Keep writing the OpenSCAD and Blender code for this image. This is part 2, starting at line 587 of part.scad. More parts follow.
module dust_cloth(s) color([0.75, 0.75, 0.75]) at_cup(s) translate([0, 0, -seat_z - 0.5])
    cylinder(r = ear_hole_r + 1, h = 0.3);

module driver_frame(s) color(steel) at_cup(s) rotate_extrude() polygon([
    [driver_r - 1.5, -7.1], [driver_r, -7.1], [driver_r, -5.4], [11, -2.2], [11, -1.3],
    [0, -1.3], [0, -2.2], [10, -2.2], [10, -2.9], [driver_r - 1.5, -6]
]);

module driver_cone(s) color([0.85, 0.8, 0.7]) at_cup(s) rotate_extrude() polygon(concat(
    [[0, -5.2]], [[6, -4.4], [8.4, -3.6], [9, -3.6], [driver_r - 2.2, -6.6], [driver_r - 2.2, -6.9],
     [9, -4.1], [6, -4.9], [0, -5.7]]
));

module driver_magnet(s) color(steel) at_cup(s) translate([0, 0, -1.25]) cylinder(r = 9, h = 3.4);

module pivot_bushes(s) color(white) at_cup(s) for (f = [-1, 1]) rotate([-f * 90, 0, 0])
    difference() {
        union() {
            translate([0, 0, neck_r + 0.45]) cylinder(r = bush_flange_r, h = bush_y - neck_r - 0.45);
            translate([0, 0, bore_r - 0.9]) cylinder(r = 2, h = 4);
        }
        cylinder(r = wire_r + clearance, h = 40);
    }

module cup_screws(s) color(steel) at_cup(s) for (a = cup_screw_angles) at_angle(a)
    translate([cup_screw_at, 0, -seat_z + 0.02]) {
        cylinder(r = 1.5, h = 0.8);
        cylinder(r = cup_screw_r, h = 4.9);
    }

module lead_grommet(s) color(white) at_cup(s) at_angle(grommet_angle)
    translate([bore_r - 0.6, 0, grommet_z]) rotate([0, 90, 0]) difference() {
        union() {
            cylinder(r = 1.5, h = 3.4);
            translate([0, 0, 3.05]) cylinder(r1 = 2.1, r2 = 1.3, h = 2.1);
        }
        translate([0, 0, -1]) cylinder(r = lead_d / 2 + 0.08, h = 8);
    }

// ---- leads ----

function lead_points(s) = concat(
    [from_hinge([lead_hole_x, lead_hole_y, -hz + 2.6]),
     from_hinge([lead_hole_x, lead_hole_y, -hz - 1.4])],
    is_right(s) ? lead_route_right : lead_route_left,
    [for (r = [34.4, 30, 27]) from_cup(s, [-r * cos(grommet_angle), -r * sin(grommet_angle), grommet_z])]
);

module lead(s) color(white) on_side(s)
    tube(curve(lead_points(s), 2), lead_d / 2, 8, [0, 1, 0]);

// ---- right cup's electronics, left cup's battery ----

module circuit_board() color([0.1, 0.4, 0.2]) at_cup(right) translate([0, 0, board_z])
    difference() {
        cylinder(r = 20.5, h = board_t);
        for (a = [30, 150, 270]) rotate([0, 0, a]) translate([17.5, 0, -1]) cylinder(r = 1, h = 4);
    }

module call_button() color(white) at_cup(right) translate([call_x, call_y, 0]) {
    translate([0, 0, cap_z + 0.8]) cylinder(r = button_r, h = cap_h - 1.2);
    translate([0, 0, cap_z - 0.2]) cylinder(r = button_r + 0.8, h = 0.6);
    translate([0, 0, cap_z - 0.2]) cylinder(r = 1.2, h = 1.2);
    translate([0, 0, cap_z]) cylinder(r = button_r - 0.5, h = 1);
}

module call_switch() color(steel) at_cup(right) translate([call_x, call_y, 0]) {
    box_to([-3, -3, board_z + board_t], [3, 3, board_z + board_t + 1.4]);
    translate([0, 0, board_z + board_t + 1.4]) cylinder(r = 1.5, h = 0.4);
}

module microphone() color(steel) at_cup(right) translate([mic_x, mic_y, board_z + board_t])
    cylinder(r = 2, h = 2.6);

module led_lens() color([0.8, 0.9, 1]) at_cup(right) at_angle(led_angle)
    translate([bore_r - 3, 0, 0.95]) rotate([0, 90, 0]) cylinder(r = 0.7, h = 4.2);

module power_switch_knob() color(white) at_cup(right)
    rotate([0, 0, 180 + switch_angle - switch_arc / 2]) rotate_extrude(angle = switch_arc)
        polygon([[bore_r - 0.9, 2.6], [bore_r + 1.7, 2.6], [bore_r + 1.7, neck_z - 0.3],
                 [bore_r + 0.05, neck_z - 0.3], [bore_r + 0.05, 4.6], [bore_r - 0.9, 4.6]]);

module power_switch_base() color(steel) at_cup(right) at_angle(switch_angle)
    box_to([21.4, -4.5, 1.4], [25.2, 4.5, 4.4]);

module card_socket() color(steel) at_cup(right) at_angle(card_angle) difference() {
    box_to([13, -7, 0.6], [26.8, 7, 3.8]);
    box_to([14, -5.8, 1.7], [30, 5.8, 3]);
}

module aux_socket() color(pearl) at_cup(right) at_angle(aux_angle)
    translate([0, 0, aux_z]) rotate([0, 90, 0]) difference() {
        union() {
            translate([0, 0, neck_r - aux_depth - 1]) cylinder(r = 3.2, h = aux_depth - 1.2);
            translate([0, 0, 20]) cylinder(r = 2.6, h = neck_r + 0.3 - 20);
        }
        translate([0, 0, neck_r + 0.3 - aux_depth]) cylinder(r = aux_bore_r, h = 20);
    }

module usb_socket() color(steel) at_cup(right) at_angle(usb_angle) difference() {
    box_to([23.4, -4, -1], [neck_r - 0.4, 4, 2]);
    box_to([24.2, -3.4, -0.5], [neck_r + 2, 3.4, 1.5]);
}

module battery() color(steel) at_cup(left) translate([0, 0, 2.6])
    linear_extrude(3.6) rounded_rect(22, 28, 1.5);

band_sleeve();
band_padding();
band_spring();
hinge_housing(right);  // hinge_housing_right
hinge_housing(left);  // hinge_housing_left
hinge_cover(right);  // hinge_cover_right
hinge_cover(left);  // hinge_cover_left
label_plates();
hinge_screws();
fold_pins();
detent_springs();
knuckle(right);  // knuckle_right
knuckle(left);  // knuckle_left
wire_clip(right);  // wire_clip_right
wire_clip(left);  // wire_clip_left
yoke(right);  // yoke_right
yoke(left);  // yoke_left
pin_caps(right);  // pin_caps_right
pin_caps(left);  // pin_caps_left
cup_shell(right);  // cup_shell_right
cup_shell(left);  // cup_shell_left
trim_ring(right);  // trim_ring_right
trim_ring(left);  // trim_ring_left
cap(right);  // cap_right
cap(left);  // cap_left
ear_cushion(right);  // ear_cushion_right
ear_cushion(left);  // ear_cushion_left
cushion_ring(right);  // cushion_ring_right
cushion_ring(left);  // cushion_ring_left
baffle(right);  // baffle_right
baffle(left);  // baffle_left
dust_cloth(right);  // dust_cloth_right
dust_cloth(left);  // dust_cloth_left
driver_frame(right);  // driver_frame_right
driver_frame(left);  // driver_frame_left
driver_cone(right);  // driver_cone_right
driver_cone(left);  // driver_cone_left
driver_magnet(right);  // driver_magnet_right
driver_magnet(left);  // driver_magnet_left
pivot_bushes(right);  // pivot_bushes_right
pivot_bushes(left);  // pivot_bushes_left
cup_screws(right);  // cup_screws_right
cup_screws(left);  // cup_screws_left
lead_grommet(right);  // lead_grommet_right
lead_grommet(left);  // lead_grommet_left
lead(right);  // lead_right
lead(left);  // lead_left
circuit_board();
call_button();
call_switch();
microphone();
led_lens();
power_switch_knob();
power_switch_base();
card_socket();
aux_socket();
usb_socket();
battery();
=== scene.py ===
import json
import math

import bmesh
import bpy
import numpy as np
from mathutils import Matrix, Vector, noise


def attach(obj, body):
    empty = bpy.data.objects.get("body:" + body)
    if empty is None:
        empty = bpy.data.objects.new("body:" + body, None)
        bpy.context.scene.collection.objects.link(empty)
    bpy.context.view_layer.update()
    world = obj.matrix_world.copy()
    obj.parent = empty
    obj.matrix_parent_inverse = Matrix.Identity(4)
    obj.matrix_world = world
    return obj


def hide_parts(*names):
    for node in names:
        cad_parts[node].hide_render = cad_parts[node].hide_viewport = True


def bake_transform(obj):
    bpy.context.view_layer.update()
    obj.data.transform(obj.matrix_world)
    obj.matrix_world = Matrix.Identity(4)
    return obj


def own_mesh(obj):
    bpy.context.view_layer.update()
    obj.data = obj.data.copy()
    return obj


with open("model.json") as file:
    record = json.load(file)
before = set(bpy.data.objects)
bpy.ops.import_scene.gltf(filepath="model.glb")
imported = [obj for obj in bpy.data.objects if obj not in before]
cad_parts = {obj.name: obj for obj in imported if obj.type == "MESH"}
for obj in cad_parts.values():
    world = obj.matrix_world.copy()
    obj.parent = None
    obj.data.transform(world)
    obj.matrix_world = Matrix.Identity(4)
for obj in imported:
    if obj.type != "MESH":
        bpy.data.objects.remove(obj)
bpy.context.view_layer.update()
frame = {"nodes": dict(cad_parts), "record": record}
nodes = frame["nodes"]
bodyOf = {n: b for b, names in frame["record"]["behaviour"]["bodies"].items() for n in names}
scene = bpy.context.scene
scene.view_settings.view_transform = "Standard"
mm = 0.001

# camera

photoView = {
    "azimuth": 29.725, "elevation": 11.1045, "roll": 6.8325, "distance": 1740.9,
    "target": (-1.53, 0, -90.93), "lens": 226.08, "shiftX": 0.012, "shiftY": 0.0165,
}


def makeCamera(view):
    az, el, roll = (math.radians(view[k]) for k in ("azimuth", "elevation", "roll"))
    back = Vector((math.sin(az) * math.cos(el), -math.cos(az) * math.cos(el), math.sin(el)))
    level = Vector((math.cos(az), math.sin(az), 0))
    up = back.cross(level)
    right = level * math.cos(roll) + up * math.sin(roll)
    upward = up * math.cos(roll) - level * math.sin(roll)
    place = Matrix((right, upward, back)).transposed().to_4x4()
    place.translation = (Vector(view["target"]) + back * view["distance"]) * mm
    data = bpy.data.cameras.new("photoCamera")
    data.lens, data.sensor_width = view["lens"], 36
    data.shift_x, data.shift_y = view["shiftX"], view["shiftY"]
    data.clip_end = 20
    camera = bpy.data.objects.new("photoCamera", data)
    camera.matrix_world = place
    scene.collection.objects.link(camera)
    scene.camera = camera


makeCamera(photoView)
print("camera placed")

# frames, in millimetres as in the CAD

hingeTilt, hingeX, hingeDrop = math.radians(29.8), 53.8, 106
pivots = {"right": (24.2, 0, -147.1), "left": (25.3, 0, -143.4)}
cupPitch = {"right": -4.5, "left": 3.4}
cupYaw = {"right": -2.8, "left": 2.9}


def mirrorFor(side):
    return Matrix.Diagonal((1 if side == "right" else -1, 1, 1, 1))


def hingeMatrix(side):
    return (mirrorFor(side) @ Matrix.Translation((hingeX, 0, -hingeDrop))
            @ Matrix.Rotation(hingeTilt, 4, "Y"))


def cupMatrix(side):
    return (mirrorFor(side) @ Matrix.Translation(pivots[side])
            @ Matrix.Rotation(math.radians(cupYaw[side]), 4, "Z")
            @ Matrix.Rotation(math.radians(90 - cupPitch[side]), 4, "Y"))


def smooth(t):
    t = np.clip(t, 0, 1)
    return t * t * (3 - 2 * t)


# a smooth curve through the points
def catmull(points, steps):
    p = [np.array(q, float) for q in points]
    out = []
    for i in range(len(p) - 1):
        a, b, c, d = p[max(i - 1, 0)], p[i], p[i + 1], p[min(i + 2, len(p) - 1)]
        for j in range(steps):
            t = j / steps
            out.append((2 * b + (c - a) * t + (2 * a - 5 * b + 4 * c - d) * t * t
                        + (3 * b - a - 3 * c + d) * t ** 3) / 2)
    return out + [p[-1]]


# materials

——

— Stated task —
Return the exact lines from the line with "call_switch();" to the line with "before = set(bpy.data.objects)", inclusive of both, with nothing added.

— Written answer —
call_switch();
microphone();
led_lens();
power_switch_knob();
power_switch_base();
card_socket();
aux_socket();
usb_socket();
battery();
=== scene.py ===
import json
import math

import bmesh
import bpy
import numpy as np
from mathutils import Matrix, Vector, noise


def attach(obj, body):
    empty = bpy.data.objects.get("body:" + body)
    if empty is None:
        empty = bpy.data.objects.new("body:" + body, None)
        bpy.context.scene.collection.objects.link(empty)
    bpy.context.view_layer.update()
    world = obj.matrix_world.copy()
    obj.parent = empty
    obj.matrix_parent_inverse = Matrix.Identity(4)
    obj.matrix_world = world
    return obj


def hide_parts(*names):
    for node in names:
        cad_parts[node].hide_render = cad_parts[node].hide_viewport = True


def bake_transform(obj):
    bpy.context.view_layer.update()
    obj.data.transform(obj.matrix_world)
    obj.matrix_world = Matrix.Identity(4)
    return obj


def own_mesh(obj):
    bpy.context.view_layer.update()
    obj.data = obj.data.copy()
    return obj


with open("model.json") as file:
    record = json.load(file)
before = set(bpy.data.objects)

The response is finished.